By morning, arrive in the South Shetland Islands. The adventure is not over and if the weather conditions allow, the ship sails into the flooded volcanic caldera at Deception Island. This is a very dramatic place and history surrounds you as you explore the old whaling station, with the rusted old boilers and dilapidated wooden huts. At the far end of the beach is an old aircraft hangar. This is where the Australian, Sir Hubert Wilkins, made the very first flight in Antarctica in 1928. There is also an outstanding hike here, high up onto the rim of the crater.
On a sunny day, cruising along the coast of Livingston Island is a memorable experience. There are several other landing sites in the vicinity including Half Moon Island, or the broad pebbly beach at Yankee Harbour, where Weddell seals can be caught sunning themselves. This is another great spot for a hike or a zodiac cruise. It’s a fitting place to reflect on a wonderful expedition. Charting a course for King George Island in early evening light, enjoy a special dinner attended by the Captain of the ship.
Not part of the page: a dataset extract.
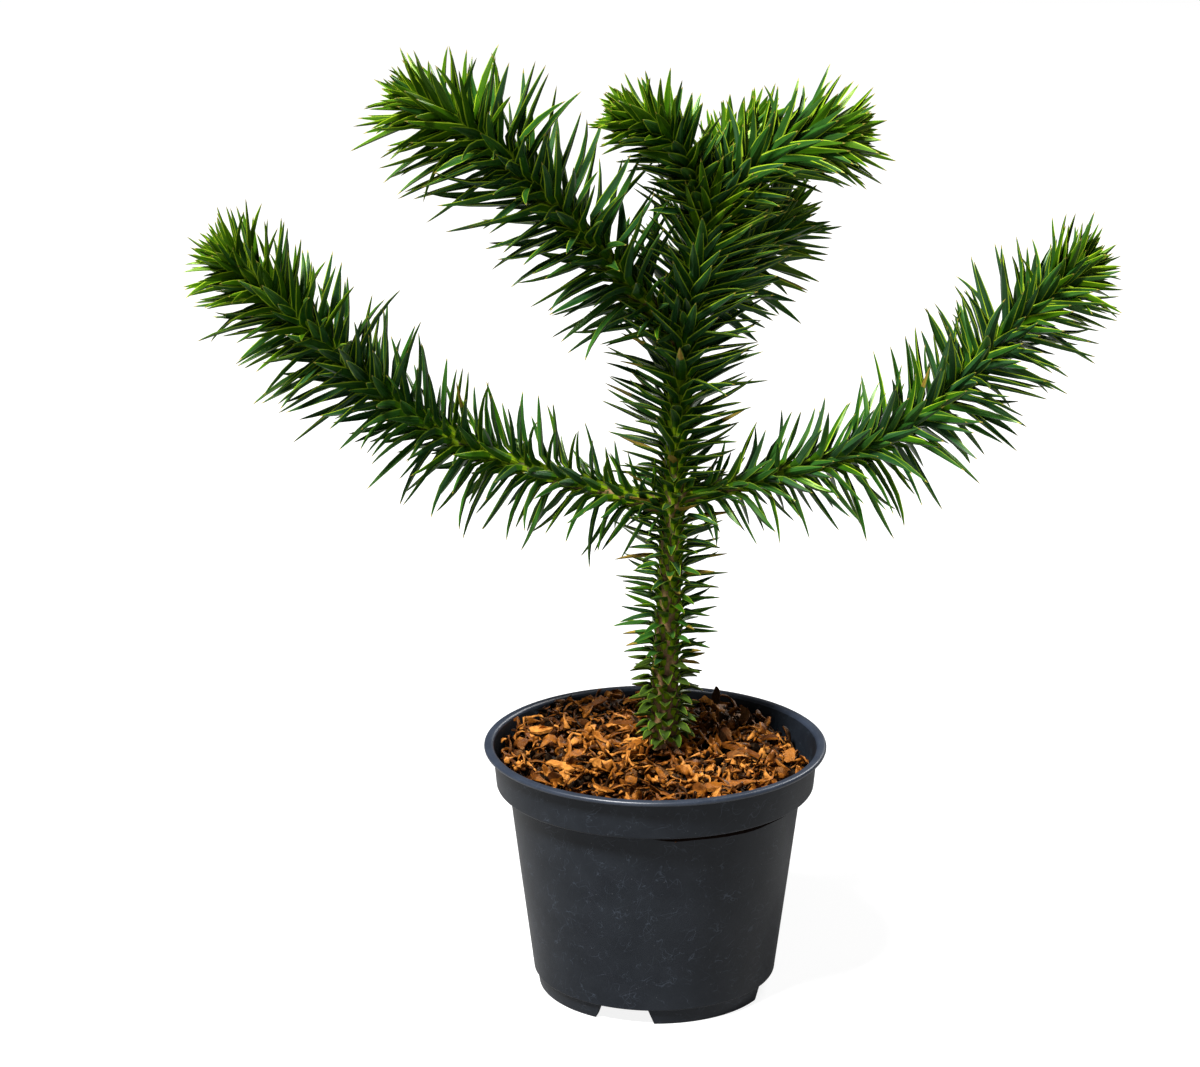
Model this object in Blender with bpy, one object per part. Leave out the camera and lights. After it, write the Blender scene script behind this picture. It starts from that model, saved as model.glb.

Day 11 King George Island | Disembark | Punta Arenas
This morning the ship is anchored off King George Island. Say goodbye to the crew and transfer ashore by zodiac and time permitting, explore the surrounding area. There are several important science bases here including Chile’s Frei Station and Bellingshausen Station. Transfer to the airstrip for the flight to Punta Arenas (this flight is included in the price of your voyage). Spending a night in Punta Arenas is recommended, in the event of any delays returning from Antarctica today. On arrival, a transfer is provided to several hotel locations downtown.
For 2017/2018 season departures: a complimentary hotel night in Punta Arenas at the end of the voyage is included for all guests returning from King George Island. This evening is at your leisure. Punta Arenas is home to some cozy restaurants, cafes and bars– including the historic ‘Shackleton Bar’ at the Hotel Jose Nogueira– a fitting location to reflect on your journey to Antarctic. After a leisurely breakfast, check-out and make your own way to the airport for your onward journey. It is recommended to book flights after midday.